-- GIVEN PROBLEM --
Every line in the data below from the one containing "Recreate this object" down to the one containing "# top and has", both included, must be retyped exactly; no other line is to appear.

3D code data
◆ ◆ ◆ ◆ ◆
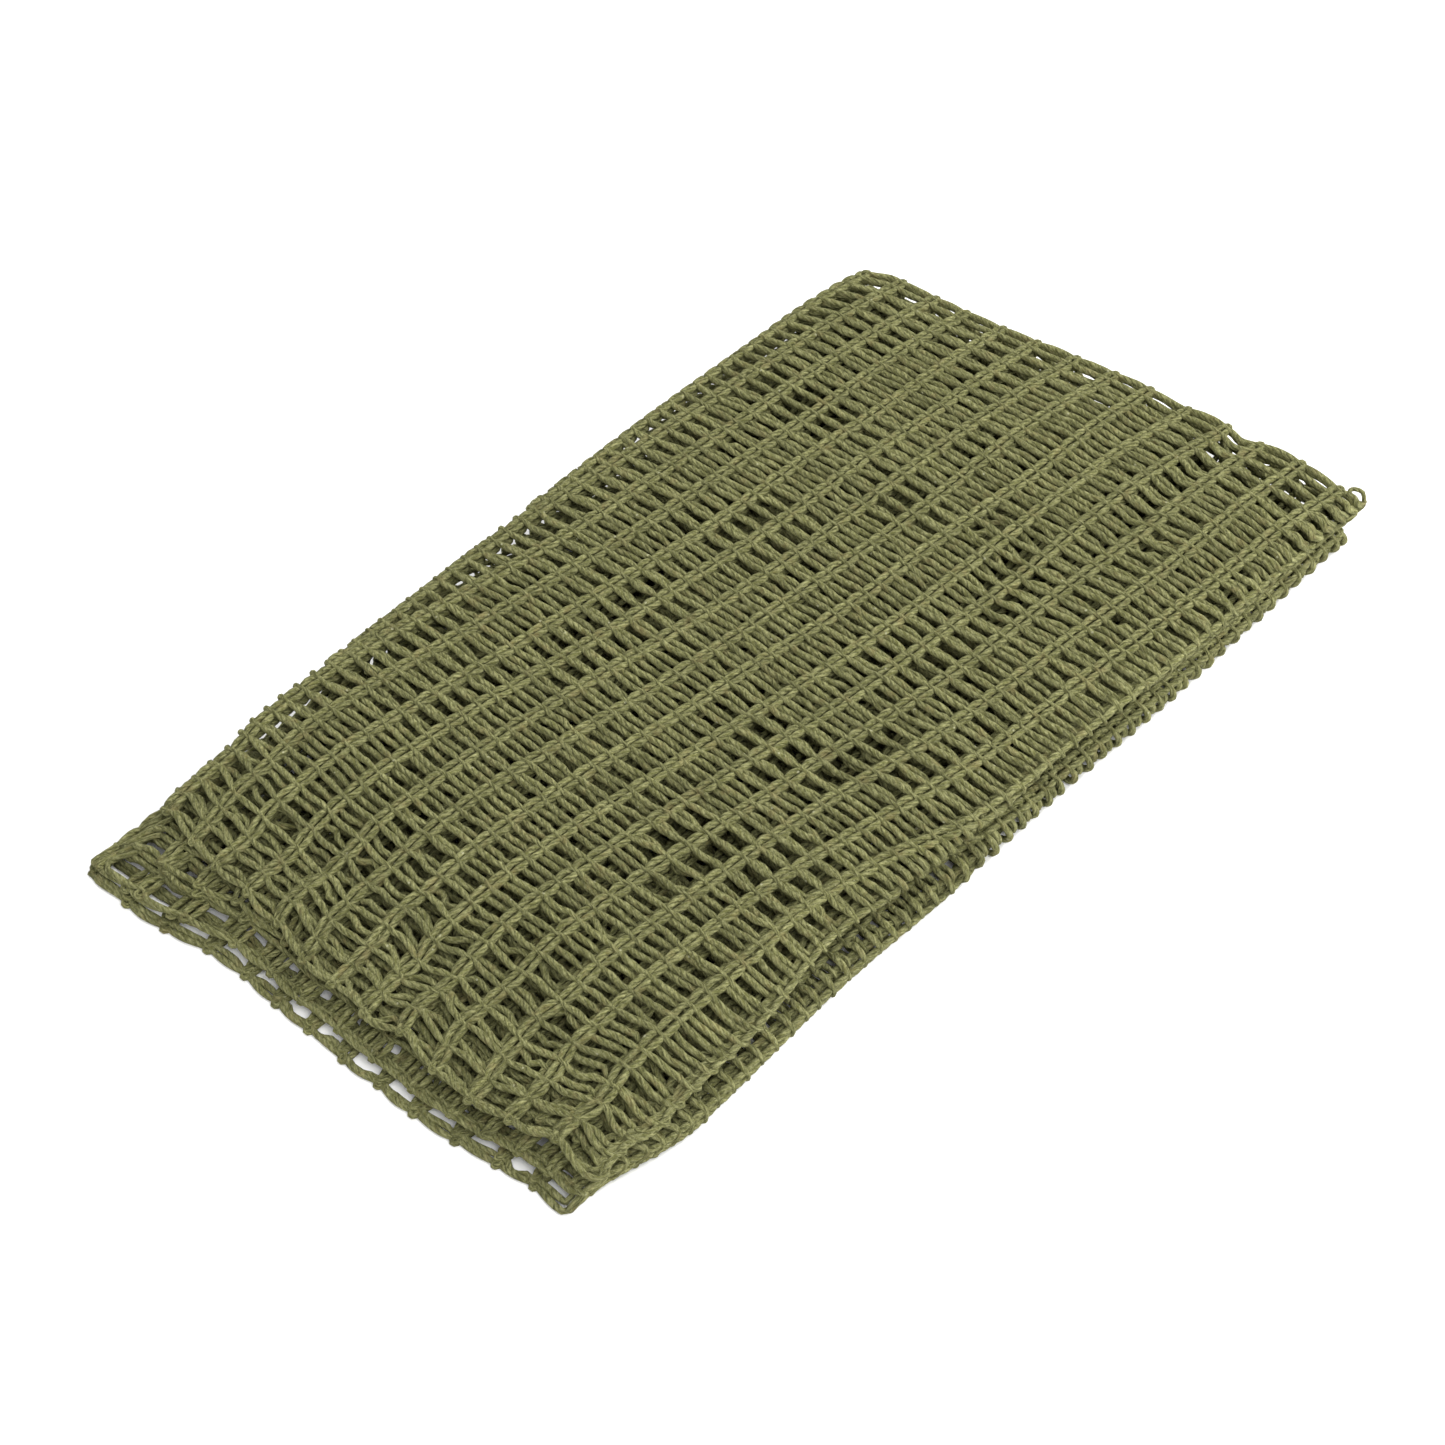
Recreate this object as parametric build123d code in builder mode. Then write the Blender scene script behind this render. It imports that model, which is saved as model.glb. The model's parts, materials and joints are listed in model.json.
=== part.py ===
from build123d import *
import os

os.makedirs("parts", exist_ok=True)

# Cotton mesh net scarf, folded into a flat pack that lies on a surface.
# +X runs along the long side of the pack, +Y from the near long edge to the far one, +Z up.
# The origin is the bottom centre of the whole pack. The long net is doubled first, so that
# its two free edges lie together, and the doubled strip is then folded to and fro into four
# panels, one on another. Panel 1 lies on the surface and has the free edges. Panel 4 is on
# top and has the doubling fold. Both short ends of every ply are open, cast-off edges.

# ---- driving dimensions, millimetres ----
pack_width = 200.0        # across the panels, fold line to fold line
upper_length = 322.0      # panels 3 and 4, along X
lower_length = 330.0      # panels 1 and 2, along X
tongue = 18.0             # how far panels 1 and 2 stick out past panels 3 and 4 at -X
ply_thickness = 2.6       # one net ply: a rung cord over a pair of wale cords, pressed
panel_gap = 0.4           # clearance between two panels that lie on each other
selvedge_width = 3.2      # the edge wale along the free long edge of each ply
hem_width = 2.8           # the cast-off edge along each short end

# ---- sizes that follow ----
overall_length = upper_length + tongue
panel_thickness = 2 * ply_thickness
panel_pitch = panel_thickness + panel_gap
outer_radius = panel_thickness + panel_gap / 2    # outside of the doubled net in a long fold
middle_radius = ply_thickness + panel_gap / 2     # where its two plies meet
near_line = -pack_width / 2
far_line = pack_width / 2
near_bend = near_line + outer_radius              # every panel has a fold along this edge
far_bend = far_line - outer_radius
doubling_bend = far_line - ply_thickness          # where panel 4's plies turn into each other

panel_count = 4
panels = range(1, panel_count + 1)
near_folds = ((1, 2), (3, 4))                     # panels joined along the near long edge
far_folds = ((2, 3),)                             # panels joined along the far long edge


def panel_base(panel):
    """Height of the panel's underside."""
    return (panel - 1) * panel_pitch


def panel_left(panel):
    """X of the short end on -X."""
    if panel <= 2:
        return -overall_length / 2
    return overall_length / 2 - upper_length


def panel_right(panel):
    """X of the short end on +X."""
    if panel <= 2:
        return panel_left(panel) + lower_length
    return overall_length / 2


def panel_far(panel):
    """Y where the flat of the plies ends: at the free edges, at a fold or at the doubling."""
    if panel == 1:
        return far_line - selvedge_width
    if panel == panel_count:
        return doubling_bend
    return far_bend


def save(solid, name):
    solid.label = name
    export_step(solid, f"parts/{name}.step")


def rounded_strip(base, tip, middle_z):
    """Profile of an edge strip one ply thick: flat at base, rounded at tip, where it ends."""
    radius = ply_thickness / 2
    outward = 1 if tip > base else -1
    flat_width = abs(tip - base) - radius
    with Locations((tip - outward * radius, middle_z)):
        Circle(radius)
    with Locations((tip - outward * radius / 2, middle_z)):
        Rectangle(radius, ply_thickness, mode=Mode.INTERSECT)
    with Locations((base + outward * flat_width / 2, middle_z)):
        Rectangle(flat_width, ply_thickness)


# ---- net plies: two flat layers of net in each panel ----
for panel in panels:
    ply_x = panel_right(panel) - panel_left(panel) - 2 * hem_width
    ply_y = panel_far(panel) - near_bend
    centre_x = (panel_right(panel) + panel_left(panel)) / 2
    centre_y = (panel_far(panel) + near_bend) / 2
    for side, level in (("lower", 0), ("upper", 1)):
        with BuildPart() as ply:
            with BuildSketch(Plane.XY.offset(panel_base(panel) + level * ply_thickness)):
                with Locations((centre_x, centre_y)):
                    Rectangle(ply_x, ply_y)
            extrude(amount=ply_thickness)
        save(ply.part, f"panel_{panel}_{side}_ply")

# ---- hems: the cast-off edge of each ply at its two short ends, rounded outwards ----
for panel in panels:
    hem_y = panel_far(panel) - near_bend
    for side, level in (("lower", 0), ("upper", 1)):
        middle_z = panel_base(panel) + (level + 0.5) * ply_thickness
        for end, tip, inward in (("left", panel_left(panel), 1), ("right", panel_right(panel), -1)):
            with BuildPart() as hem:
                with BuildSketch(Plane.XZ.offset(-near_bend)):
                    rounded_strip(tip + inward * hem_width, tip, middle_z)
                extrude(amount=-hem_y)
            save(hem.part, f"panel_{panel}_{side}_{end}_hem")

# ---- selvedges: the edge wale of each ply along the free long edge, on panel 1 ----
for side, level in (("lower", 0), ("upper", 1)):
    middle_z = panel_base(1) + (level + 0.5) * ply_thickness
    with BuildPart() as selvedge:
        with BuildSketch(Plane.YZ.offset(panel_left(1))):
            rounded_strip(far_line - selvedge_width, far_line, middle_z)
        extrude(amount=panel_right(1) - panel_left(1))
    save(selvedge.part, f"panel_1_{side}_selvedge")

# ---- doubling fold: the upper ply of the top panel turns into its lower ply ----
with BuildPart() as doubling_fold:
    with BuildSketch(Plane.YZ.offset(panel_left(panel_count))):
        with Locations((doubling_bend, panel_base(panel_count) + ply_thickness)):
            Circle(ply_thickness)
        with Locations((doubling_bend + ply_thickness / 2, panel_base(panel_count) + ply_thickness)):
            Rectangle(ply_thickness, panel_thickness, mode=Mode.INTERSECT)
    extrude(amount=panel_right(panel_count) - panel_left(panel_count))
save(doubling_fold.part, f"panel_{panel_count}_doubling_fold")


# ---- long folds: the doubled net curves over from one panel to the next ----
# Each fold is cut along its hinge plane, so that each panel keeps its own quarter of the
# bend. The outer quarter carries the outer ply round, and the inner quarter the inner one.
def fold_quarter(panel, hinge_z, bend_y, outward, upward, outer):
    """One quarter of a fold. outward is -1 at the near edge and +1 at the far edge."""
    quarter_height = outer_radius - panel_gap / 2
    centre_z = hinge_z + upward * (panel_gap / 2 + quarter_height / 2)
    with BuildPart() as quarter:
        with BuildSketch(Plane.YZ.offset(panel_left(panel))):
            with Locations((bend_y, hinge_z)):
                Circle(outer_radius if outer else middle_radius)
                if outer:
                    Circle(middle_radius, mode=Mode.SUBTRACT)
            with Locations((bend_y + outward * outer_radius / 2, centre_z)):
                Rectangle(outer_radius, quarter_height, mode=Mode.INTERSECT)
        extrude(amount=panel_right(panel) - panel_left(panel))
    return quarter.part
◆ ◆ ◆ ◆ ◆
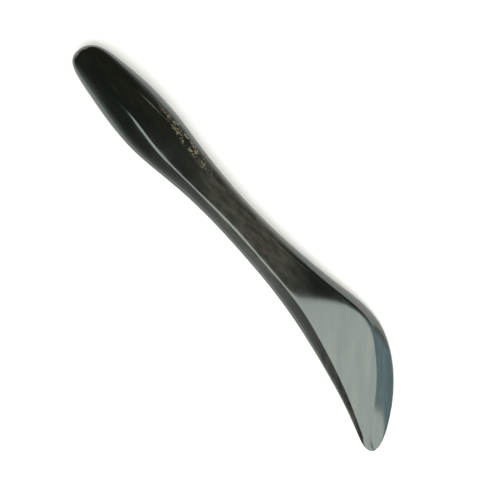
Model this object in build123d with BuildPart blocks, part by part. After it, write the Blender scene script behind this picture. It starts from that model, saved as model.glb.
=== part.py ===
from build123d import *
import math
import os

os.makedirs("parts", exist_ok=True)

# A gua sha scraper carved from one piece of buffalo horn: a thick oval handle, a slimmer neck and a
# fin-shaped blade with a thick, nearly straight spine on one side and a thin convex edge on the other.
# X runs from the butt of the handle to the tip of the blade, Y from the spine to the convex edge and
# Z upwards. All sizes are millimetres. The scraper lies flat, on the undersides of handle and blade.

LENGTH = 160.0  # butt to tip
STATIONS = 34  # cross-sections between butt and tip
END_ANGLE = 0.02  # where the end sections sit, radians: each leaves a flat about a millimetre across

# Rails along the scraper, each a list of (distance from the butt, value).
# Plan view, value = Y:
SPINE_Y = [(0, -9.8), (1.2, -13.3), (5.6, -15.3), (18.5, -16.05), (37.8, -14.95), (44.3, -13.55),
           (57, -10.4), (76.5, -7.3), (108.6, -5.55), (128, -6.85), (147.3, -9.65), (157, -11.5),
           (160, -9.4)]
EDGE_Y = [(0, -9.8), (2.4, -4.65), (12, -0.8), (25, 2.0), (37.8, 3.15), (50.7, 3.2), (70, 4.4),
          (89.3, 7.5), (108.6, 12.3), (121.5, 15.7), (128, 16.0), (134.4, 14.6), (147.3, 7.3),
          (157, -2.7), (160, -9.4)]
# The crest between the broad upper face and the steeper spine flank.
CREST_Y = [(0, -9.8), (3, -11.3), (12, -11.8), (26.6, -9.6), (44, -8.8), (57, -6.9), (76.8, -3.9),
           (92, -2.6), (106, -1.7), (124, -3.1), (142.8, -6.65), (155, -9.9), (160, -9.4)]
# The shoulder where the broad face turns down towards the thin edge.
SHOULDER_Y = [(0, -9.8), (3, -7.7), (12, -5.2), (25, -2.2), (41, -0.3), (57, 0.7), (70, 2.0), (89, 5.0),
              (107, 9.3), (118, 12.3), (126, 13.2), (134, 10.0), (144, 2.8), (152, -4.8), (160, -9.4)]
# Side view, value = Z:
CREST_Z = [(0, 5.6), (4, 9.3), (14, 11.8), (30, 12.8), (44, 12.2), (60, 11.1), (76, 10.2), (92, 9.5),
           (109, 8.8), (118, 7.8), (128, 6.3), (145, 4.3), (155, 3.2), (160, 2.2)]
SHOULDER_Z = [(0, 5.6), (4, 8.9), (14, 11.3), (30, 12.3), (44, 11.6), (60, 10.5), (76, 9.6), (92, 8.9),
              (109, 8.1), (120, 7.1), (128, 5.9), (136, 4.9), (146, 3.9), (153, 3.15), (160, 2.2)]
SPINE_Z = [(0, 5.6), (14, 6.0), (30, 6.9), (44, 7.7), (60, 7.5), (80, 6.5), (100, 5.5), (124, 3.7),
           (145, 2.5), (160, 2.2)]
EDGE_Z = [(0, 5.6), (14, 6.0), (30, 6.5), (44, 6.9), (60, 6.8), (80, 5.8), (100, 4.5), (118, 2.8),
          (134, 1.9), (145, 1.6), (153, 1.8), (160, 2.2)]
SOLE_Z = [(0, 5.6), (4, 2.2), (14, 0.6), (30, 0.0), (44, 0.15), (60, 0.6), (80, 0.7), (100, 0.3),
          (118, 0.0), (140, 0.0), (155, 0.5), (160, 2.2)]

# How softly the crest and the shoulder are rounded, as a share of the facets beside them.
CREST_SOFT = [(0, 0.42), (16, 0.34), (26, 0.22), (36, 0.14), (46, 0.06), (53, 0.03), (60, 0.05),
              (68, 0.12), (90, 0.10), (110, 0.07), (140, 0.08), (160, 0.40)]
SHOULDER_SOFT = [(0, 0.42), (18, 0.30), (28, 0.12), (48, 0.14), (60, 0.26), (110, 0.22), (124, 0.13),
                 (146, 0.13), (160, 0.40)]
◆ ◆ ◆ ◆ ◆
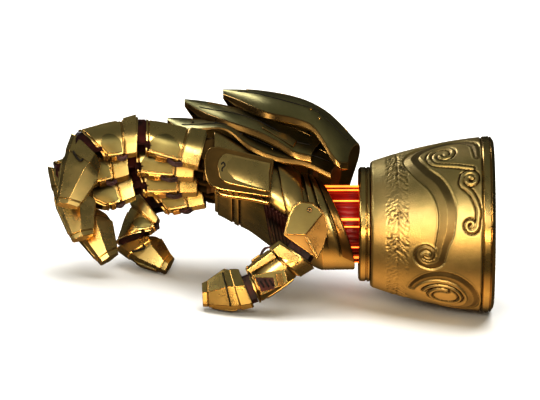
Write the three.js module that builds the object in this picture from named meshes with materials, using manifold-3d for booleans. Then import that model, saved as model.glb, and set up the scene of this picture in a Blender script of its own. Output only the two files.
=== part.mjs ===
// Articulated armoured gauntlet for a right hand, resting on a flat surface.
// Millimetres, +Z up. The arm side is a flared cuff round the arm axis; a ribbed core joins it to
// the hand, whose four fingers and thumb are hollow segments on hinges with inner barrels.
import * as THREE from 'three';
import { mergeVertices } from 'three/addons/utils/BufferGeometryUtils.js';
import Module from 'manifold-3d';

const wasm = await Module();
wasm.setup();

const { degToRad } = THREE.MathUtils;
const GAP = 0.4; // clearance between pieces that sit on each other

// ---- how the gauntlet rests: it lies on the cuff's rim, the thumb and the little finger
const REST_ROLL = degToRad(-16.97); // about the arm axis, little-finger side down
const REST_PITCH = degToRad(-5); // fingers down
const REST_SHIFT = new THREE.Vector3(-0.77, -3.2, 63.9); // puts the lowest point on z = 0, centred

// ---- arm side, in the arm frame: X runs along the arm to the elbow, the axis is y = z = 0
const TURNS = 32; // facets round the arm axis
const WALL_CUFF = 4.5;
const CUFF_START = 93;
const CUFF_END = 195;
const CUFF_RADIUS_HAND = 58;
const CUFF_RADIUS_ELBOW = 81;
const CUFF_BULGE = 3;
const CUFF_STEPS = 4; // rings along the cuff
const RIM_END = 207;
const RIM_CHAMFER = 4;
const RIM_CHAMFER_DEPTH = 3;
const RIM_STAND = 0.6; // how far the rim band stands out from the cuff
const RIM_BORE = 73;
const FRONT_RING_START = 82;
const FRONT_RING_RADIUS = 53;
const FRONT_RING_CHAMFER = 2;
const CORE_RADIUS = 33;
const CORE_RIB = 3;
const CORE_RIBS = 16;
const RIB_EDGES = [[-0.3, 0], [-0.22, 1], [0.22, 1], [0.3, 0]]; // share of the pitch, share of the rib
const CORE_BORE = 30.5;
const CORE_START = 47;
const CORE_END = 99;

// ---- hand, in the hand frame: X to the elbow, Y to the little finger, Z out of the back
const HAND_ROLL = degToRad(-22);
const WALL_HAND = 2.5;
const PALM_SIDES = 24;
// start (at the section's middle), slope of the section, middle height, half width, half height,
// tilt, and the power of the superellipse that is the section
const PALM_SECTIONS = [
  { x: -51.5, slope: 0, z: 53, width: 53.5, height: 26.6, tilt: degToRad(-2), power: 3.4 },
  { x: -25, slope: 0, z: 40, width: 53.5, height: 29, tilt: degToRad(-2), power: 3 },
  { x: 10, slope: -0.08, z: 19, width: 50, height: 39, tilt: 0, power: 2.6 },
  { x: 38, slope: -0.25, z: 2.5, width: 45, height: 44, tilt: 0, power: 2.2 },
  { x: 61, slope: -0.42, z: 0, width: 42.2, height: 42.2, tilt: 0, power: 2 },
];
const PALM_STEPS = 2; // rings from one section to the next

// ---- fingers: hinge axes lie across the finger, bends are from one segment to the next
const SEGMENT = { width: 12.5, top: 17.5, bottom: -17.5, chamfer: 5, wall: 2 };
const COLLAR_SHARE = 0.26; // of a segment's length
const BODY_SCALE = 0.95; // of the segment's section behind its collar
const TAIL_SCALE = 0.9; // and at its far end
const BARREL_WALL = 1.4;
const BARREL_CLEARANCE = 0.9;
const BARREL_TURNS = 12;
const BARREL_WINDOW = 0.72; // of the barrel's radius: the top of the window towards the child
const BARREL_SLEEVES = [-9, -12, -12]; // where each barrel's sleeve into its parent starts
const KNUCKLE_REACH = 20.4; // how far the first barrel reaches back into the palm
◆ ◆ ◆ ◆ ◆
-- CORRECT RESULT --
Recreate this object as parametric build123d code in builder mode. Then write the Blender scene script behind this render. It imports that model, which is saved as model.glb. The model's parts, materials and joints are listed in model.json.
=== part.py ===
from build123d import *
import os

os.makedirs("parts", exist_ok=True)

# Cotton mesh net scarf, folded into a flat pack that lies on a surface.
# +X runs along the long side of the pack, +Y from the near long edge to the far one, +Z up.
# The origin is the bottom centre of the whole pack. The long net is doubled first, so that
# its two free edges lie together, and the doubled strip is then folded to and fro into four
# panels, one on another. Panel 1 lies on the surface and has the free edges. Panel 4 is on
# top and has the doubling fold. Both short ends of every ply are open, cast-off edges.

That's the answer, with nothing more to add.